(Records from a dataset)
+ + + + +

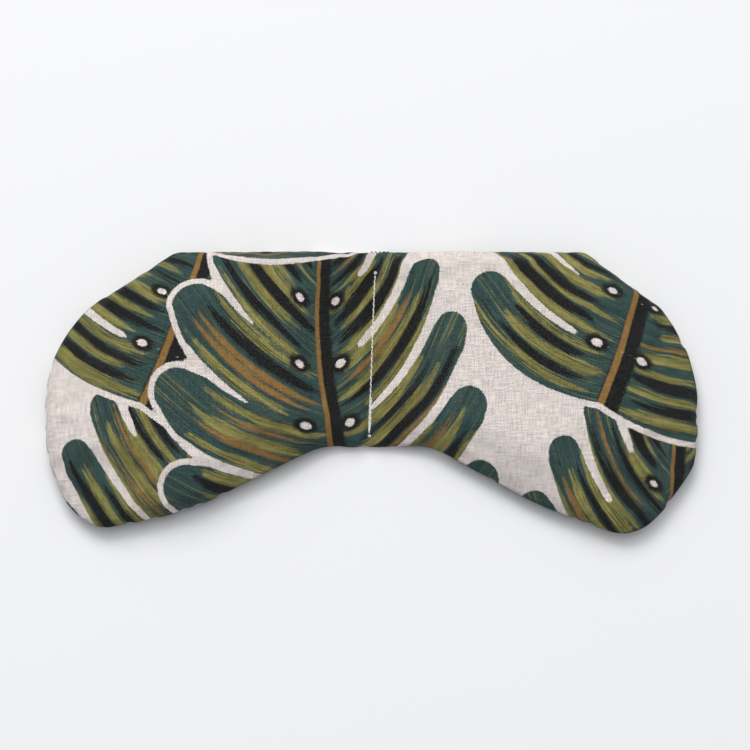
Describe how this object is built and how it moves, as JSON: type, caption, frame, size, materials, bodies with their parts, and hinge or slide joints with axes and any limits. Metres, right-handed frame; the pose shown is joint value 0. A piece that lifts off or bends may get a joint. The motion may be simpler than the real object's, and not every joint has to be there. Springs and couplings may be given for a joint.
{
  "type": "weighted eye pillow",
  "caption": "Flat seed-filled cloth eye pillow with two lobes, a nose arch and a stitched centre fold, sewn from leaf-print cloth.",
  "frame": {"origin": "on the resting surface, under the middle of the pillow's overall box", "axes": "+X from lobe to lobe, towards the right lobe seen from the front; +Y towards the straight top edge; +Z out of the front face, up as the pillow lies on its back"},
  "size_m": [0.232, 0.1028, 0.018],
  "materials": {
    "printed_cloth": "plain-weave cotton and linen with a printed leaf pattern, matt",
    "seed_fill": "small loose seeds, slightly glossy, packed",
    "divider_thread": "off-white twisted sewing thread",
    "seam_thread": "dark green-grey twisted sewing thread"
  },
  "bodies": {
    "left_half": {"front_panel_left": "printed_cloth", "back_panel_left": "printed_cloth", "fill_left": "seed_fill", "seam_needle_thread_left": "seam_thread", "seam_bobbin_thread_left": "seam_thread", "closing_thread_left": "seam_thread", "divider_needle_thread": "divider_thread", "divider_bobbin_thread": "divider_thread"},
    "right_half": {"front_panel_right": "printed_cloth", "back_panel_right": "printed_cloth", "fill_right": "seed_fill", "seam_needle_thread_right": "seam_thread", "seam_bobbin_thread_right": "seam_thread", "closing_thread_right": "seam_thread"}
  },
  "joints": [
    {"name": "centre_fold", "type": "hinge", "parent": "left_half", "child": "right_half", "pos_m": [-0.00044, 0, 0.0022], "axis": [0.04, 0.9992, 0], "range_deg": [-120, 130]}
  ]
}
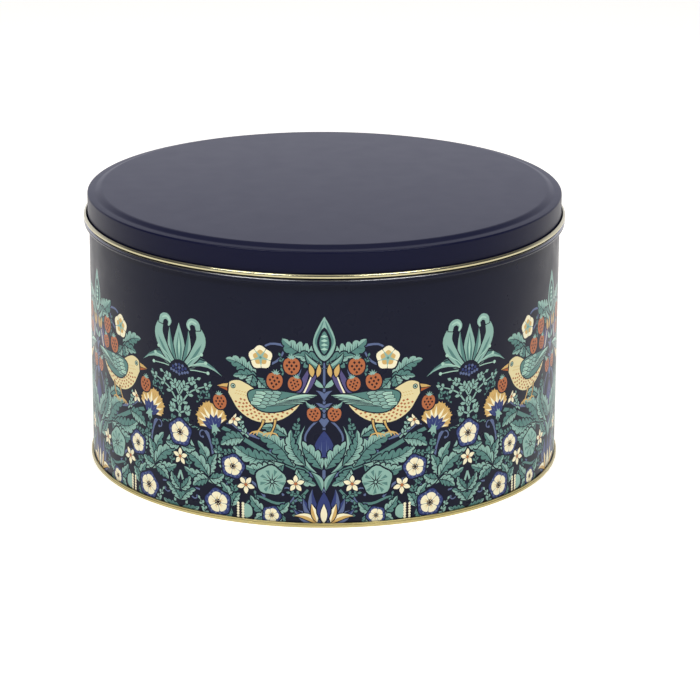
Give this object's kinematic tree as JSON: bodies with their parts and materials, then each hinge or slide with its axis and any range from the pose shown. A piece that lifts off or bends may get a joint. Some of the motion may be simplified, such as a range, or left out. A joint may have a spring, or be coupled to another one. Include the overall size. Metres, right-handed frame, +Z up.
{
  "type": "cookie tin",
  "caption": "Round tinplate box with a lift-off slip lid, a stop bead under the lid, a printed frieze round the wall and a gold rim at its foot.",
  "frame": {"origin": "centre of the ring the tin stands on, in the standing plane", "axes": "+Z up along the tin's axis; the side seam is at +Y, the back; a bird's mirror line of the frieze faces -Y, the front"},
  "size_m": [0.254, 0.254, 0.146],
  "materials": {
    "navy_enamel": "dark navy ink under clear satin varnish, on tinplate",
    "printed_tinplate": "navy ground with a printed frieze in green, blue, cream, ochre and orange, under clear gloss varnish",
    "gold_lacquer": "clear gold lacquer over bright tinplate"
  },
  "bodies": {
    "tin": {"body_wall": "printed_tinplate", "base": "gold_lacquer"},
    "lid": {"lid": "navy_enamel"}
  },
  "joints": [
    {"name": "lid_lift", "type": "slide", "parent": "tin", "child": "lid", "axis": [0, 0, 1], "range_m": [0, 0.1]}
  ]
}
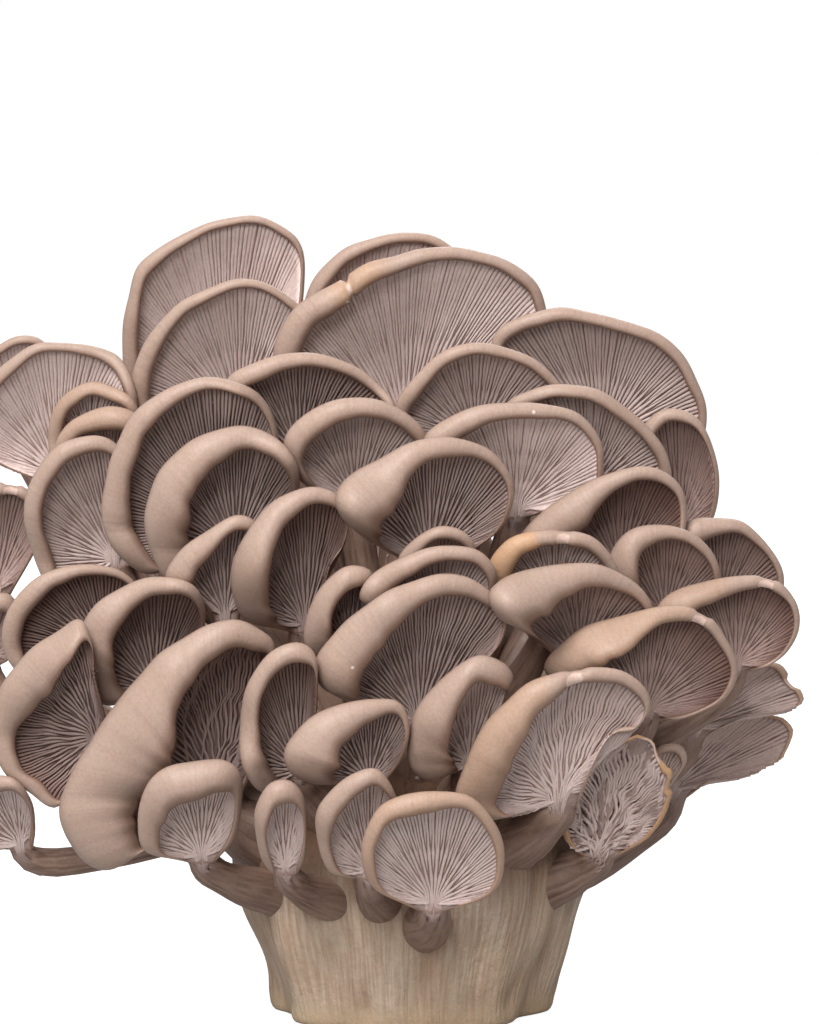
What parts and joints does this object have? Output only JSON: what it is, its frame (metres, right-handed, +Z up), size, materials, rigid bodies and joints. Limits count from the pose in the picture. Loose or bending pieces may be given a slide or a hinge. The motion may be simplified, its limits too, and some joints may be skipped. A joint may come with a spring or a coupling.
{
  "type": "oyster mushroom cluster",
  "caption": "Fan-shaped cluster of fresh oyster mushrooms: gilled caps with thick rolled margins on stems that join in one fused, cut base it stands on.",
  "frame": {"origin": "centre of the flat cut face under the fused base, on the surface the cluster stands on", "axes": "+Z up, +X to the right when the gill side is seen from the front, -Y toward the front, where most gills face"},
  "size_m": [0.2112, 0.1558, 0.1903],
  "materials": {
    "mushroom_flesh": "satin, taupe skin with pale mauve-grey gills",
    "base_flesh": "matt, pale fibrous stem flesh"
  },
  "bodies": {
    "root": {"fused_base": "base_flesh", "mushroom_c0": "mushroom_flesh", "mushroom_a1": "mushroom_flesh", "mushroom_b0": "mushroom_flesh", "mushroom_a2": "mushroom_flesh", "mushroom_c1": "mushroom_flesh", "mushroom_b1": "mushroom_flesh", "mushroom_h1": "mushroom_flesh", "mushroom_p2": "mushroom_flesh", "mushroom_p1": "mushroom_flesh", "mushroom_c5": "mushroom_flesh", "mushroom_c2": "mushroom_flesh", "mushroom_g1": "mushroom_flesh", "mushroom_e1": "mushroom_flesh", "mushroom_c3": "mushroom_flesh", "mushroom_x1": "mushroom_flesh", "mushroom_h2": "mushroom_flesh", "mushroom_g3": "mushroom_flesh", "mushroom_j2": "mushroom_flesh", "mushroom_e2": "mushroom_flesh", "mushroom_c4": "mushroom_flesh", "mushroom_g2": "mushroom_flesh", "mushroom_d1": "mushroom_flesh", "mushroom_d2": "mushroom_flesh", "mushroom_t2": "mushroom_flesh", "mushroom_t1": "mushroom_flesh", "mushroom_i1": "mushroom_flesh", "mushroom_j1": "mushroom_flesh", "mushroom_o2": "mushroom_flesh", "mushroom_l1": "mushroom_flesh", "mushroom_f1": "mushroom_flesh", "mushroom_k1": "mushroom_flesh", "mushroom_r3": "mushroom_flesh", "mushroom_s1": "mushroom_flesh", "mushroom_r2": "mushroom_flesh", "mushroom_r1": "mushroom_flesh", "mushroom_k2": "mushroom_flesh", "mushroom_m1": "mushroom_flesh", "mushroom_u1": "mushroom_flesh", "mushroom_u3": "mushroom_flesh", "mushroom_q1": "mushroom_flesh", "mushroom_o1": "mushroom_flesh", "mushroom_n1": "mushroom_flesh", "mushroom_u2": "mushroom_flesh", "mushroom_v1": "mushroom_flesh", "mushroom_v4": "mushroom_flesh", "mushroom_v2": "mushroom_flesh", "mushroom_v3": "mushroom_flesh", "mushroom_w2": "mushroom_flesh", "mushroom_w1": "mushroom_flesh", "mushroom_w3": "mushroom_flesh", "mushroom_y1": "mushroom_flesh", "mushroom_rear_1": "mushroom_flesh", "mushroom_rear_2": "mushroom_flesh", "mushroom_rear_3": "mushroom_flesh", "mushroom_rear_4": "mushroom_flesh", "mushroom_rear_5": "mushroom_flesh", "mushroom_rear_6": "mushroom_flesh", "mushroom_rear_7": "mushroom_flesh", "mushroom_rear_8": "mushroom_flesh"}
  },
  "joints": []
}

+ + + + +

Copy each line above that contains the word "JSON".

Describe how this object is built and how it moves, as JSON: type, caption, frame, size, materials, bodies with their parts, and hinge or slide joints with axes and any limits. Metres, right-handed frame; the pose shown is joint value 0. A piece that lifts off or bends may get a joint. The motion may be simpler than the real object's, and not every joint has to be there. Springs and couplings may be given for a joint.
Give this object's kinematic tree as JSON: bodies with their parts and materials, then each hinge or slide with its axis and any range from the pose shown. A piece that lifts off or bends may get a joint. Some of the motion may be simplified, such as a range, or left out. A joint may have a spring, or be coupled to another one. Include the overall size. Metres, right-handed frame, +Z up.
What parts and joints does this object have? Output only JSON: what it is, its frame (metres, right-handed, +Z up), size, materials, rigid bodies and joints. Limits count from the pose in the picture. Loose or bending pieces may be given a slide or a hinge. The motion may be simplified, its limits too, and some joints may be skipped. A joint may come with a spring or a coupling.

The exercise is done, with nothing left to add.